Sur le plan économique et politique, cette période est caractérisée par les tâtonnements, les recherches de solutions nouvelles dans tous les domaines. À la direction centralisée, on cherche des solutions de remplacement. C’est ainsi que des conseils économiques régionaux, les sovnarkhozes — organes qui de la fin de 1917 à 1932 avaient contribué à l’industrialisation du pays —, sont réorganisés en 1957, mais le gouvernement ne supprime pas pour autant les directions centralisées des ministères.

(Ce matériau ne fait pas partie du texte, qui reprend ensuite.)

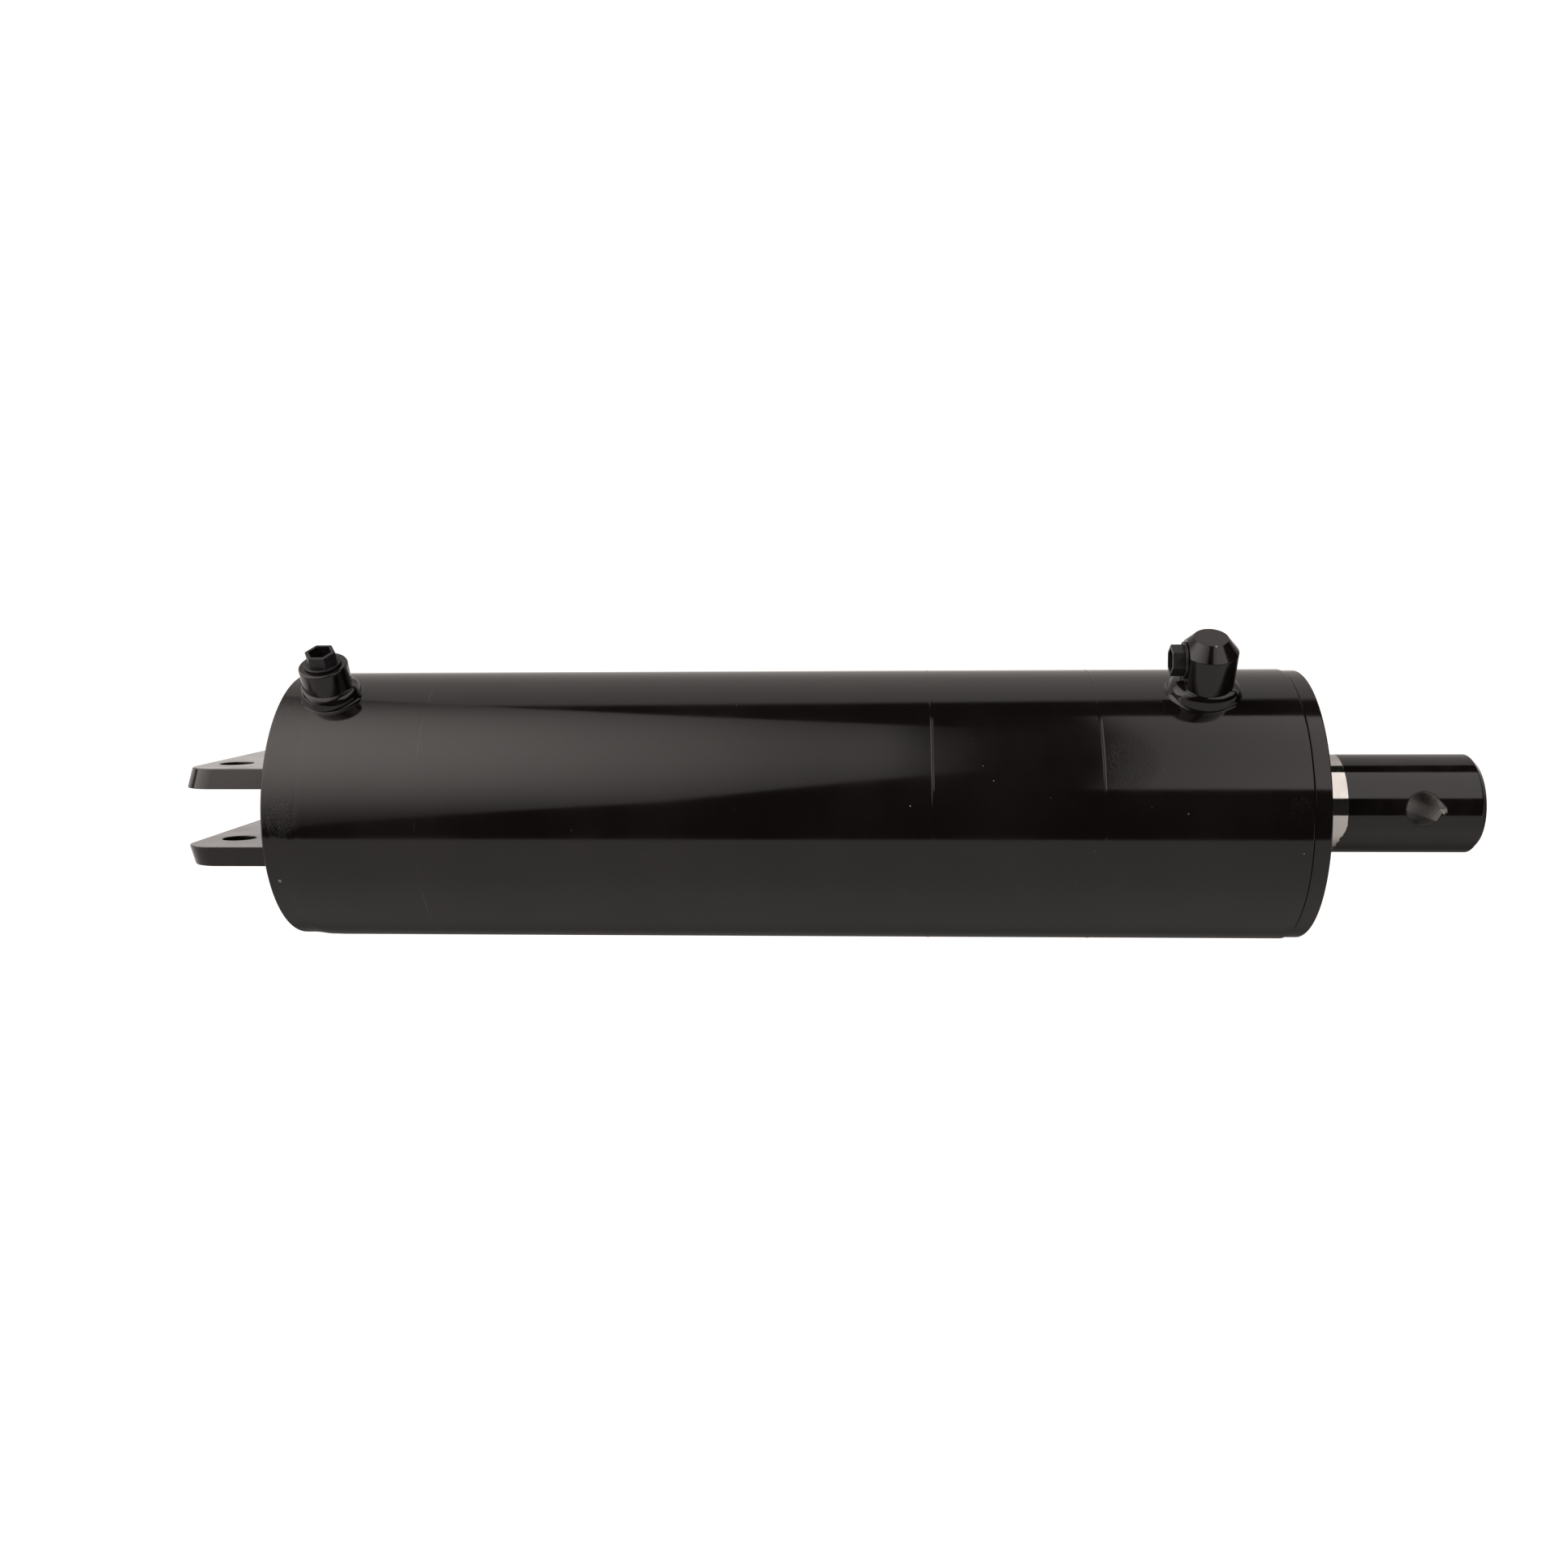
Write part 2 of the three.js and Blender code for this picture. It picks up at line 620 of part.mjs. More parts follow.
function pistonRod() {
  const threadR = PILOT_R - 0.7 - GAP;
  const shoulderX = PISTON_FRONT_X + GAP;
  const rod = turned([
    [NUT_X, 0],
    [NUT_X, threadR - 1.5],
    [NUT_X + 1.5, threadR],
    [PISTON_X - GAP, threadR],
    [PISTON_X, PILOT_R],
    [shoulderX, PILOT_R],
    [shoulderX, ROD_R],
    [ROD_END_X - ROD_END_CHAMFER, ROD_R],
    [ROD_END_X, ROD_R - ROD_END_CHAMFER],
    [ROD_END_X, 0],
  ], ROD_SEGMENTS);
  const front = new THREE.Vector3(PIN_HOLE_X, -ROD_D, 0);
  const back = new THREE.Vector3(PIN_HOLE_X, ROD_D, 0);
  return shaped(rod, { cut: [bar(front, back, PIN_HOLE_D / 2)] });
}

// ---------------------------------------------------------------- materials

const MATERIALS = {
  blackPaint: { color: 0x121110, roughness: 0.18, metalness: 0 },
  chrome: { color: 0xd8d4cf, roughness: 0.08, metalness: 1 },
  blackPlastic: { color: 0x1c1b1b, roughness: 0.5, metalness: 0 },
  steel: { color: 0x8b8d90, roughness: 0.35, metalness: 1 },
  castIron: { color: 0x4a4b4d, roughness: 0.6, metalness: 0.8 },
  rubber: { color: 0x151515, roughness: 0.8, metalness: 0 },
  polyurethane: { color: 0x2b5d8c, roughness: 0.5, metalness: 0 },
  wearBand: { color: 0x8a4b2a, roughness: 0.6, metalness: 0 },
};

// ---------------------------------------------------------------- assembly

const SUB_PARTS = [
  ['barrel_tube', barrelTube(), 'blackPaint'],
  ['base_cap', baseCap(), 'blackPaint'],
  ['base_weld', baseWeld(), 'blackPaint'],
  ['clevis_plate_upper', clevisPlate(1), 'blackPaint'],
  ['clevis_plate_lower', clevisPlate(-1), 'blackPaint'],
  ['clevis_weld_upper', clevisWeld(1), 'blackPaint'],
  ['clevis_weld_lower', clevisWeld(-1), 'blackPaint'],
  ['base_port_boss', basePortBoss(), 'blackPaint'],
  ['base_port_weld', basePortWeld(), 'blackPaint'],
  ['base_port_plug', basePortPlug(), 'blackPlastic'],
  ['rod_port_elbow', rodPortElbow(), 'blackPaint'],
  ['rod_port_weld', rodPortWeld(), 'blackPaint'],
  ['rod_port_plug', rodPortPlug(), 'blackPlastic'],
  ['gland_head', glandHead(), 'blackPaint'],
  ['gland_o_ring', glandORing(), 'rubber'],
  ['gland_backup_ring', glandBackupRing(), 'wearBand'],
  ['rod_wear_ring', rodWearRing(), 'wearBand'],
  ['rod_seal', rodSeal(), 'polyurethane'],
  ['rod_wiper', rodWiper(), 'polyurethane'],
  ['piston_rod', pistonRod(), 'chrome'],
  ['piston', piston(), 'castIron'],
  ['piston_o_ring', pistonORing(), 'rubber'],
  ['piston_nut', pistonNut(), 'steel'],
  ['piston_seal', pistonSeal(), 'polyurethane'],
  ['piston_wear_ring_rear', pistonWearRing(PISTON_GROOVES.rearWearRing), 'wearBand'],
  ['piston_wear_ring_front', pistonWearRing(PISTON_GROOVES.frontWearRing), 'wearBand'],
];

const cylinder = new THREE.Group();
for (const [name, geometry, material] of SUB_PARTS) {
  const mesh = new THREE.Mesh(geometry, new THREE.MeshStandardMaterial(MATERIALS[material]));
  mesh.name = name;
  cylinder.add(mesh);
}

export default cylinder;
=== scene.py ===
"""A welded hydraulic cylinder in gloss black paint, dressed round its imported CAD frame.

Metres. The origin is the middle of the clevis, +X runs along the cylinder towards the rod end,
+Z is square to the clevis plates, and the two ports face up and towards -Y.
"""

import json
import math

import bmesh
import bpy
from mathutils import Euler, Matrix, Vector, noise
from mathutils.geometry import interpolate_bezier


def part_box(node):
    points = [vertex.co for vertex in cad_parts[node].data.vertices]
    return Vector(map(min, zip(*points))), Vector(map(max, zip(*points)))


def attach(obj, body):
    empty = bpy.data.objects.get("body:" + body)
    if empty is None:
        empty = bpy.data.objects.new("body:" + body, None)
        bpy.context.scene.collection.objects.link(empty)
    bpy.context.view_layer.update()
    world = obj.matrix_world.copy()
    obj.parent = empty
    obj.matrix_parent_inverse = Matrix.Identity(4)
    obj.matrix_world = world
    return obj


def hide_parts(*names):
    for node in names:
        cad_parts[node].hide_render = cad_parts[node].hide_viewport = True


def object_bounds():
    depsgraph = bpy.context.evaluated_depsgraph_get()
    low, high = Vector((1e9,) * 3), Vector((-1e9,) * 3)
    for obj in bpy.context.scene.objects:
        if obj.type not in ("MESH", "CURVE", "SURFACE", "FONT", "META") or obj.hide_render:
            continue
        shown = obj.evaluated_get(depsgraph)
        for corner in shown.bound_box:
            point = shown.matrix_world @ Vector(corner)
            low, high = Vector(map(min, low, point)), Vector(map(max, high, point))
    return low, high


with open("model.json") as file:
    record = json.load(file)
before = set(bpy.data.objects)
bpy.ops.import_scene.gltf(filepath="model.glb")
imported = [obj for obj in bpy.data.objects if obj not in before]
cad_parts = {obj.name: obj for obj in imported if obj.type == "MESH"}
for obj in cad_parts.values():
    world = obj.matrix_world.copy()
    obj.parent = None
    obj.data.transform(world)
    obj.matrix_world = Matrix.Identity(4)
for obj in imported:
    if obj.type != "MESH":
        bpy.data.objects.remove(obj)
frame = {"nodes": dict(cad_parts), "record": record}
CAD_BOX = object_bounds()

MM = 0.001
RECORD = frame["record"]
BODY_OF = {node: body for body, nodes in RECORD["behaviour"]["bodies"].items() for node in nodes}

# ---------------------------------------------------------------- places, read from the frame


def reach(node):
    """Where a turned node starts and ends along the cylinder, and its largest radius."""
    low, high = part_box(node)
    return low.x, high.x, high.z


def inner_radius(node):
    """The smallest distance of a node's surface from the cylinder's axis."""
    return min(math.hypot(v.co.y, v.co.z) for v in frame["nodes"][node].data.vertices)


def spread(node, direction):
    """The lowest and highest place of a node's surface along a direction."""
    places = [v.co.dot(direction) for v in frame["nodes"][node].data.vertices]
    return min(places), max(places)


def opening(name):
    """The middle of one of the record's openings."""
    low, high = next(o["box_m"] for o in RECORD["physics"]["openings"] if o["name"] == name)
    return (Vector(low) + Vector(high)) / 2


PORT_ANGLE = math.radians(30)
PORT_OUT = Vector((0, -math.sin(PORT_ANGLE), math.cos(PORT_ANGLE)))
PORT_SIDE = Vector((0, -math.cos(PORT_ANGLE), -math.sin(PORT_ANGLE)))
ALONG = Vector((1, 0, 0))

TUBE_START, TUBE_END, TUBE_R = reach("barrel_tube")
BORE_R = inner_radius("barrel_tube")
CAP_START, CAP_END, CAP_R = reach("base_cap")
WELD_START, WELD_END, _ = reach("base_weld")
GLAND_START, GLAND_FACE, FLANGE_R = reach("gland_head")
ROD_START, ROD_END, ROD_R = reach("piston_rod")
PIN_HOLE = opening("rod_cross_hole")

PORT_R = (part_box("base_port_boss")[1].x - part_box("base_port_boss")[0].x) / 2
BASE_PORT_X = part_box("base_port_boss")[1].x - PORT_R
BOSS_TOP = spread("base_port_boss", PORT_OUT)[1]
ELBOW_R = spread("rod_port_elbow", PORT_SIDE)[1]
ELBOW_TOP = spread("rod_port_elbow", PORT_OUT)[1]
ELBOW_MOUTH_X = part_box("rod_port_elbow")[0].x
ROD_PORT_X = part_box("rod_port_elbow")[1].x - ELBOW_R
MOUTH_HEIGHT = sum(spread("rod_port_plug", PORT_OUT)) / 2

# ---------------------------------------------------------------- sizes that the frame doesn't give

GAP = 0.3 * MM
DRESSED_EDGE = 0.15 * MM
CAP_OFFSET = 0.62 * MM
CAP_SPIGOT_TAPER = 3 * MM
WELD_RISE = (6.5 * MM, 16 * MM)
JOINT_ROOT_DEPTH = 5.4 * MM
DRAW_RINGS = (0.357, 0.439)
DRAW_RING_HEIGHT = 0.13 * MM
DRAW_RING_HALF_WIDTH = 0.9 * MM

PLATE_CORNER_R = 16 * MM
PLATE_RIM_TAPER = 2 * MM
BOLT_HOLE_R = 8.35 * MM

PORT_THREAD_R = 7.8 * MM
PORT_THREAD_DEPTH = 13 * MM
WATERWAY_R = 5.5 * MM
ELBOW_CONE_HEIGHT = 6.9 * MM
ELBOW_CONE_TOP_R = 8.3 * MM

PLUG_FLANGE_R = 9.2 * MM
PLUG_FLANGE_T = 1.2 * MM
PLUG_HEX_R = 7.85 * MM
PLUG_HEX_HEIGHT = 5.9 * MM
PLUG_SOCKET_R = 5.95 * MM
PLUG_SOCKET_DEPTH = 11 * MM
PLUG_SHANK_LENGTH = 9 * MM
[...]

Il y a bien 2 millions de fonctionnaires révoqués de leurs emplois à Moscou et renvoyés en province, et par conséquent une diminution quantitative de l’appareil bureaucratique, mais les chevauchements de compétence entre les organismes anciens laissés en place et les nouveaux, créés souvent à la hâte, ne permettent pas de supprimer le phénomène bureaucratique et créent même de nouveaux goulets d’étranglement.

Le parti communiste et le Conseil des ministres décident en 1957 de substituer au sixième plan quinquennal un plan septennal (1959-1965). À la fin des années 1950 et au début des années 1960, l’industrie soviétique poursuit son essor, mais dans des proportions moindres qu’auparavant. L’industrie légère continue à connaître des difficultés d’expansion dues, certes, aux besoins prioritaires des industries atomique et spatiale, mais aussi au système de gestion utilisé jusque-là.

Si la production d’automobiles n’augmente guère, par contre l’U. R, S. S. fabrique massivement réfrigérateurs, machines à laver et télévisions. Des efforts particuliers ont été décidés pour l’industrie chimique et la construction et ils commencent à produire des résultats ; mais, par rapport aux objectifs décidés au XXe Congrès, ces résultats sont insuffisants. Le système de contrainte hérité de la période stalinienne a disparu et les salariés ont acquis une certaine liberté dans leur travail, mais l’utilisation des stimulants économiques et matériels reste encore médiocre. Quant aux objectifs du plan septennal, ils ont été conçus d’une façon encore trop utopique.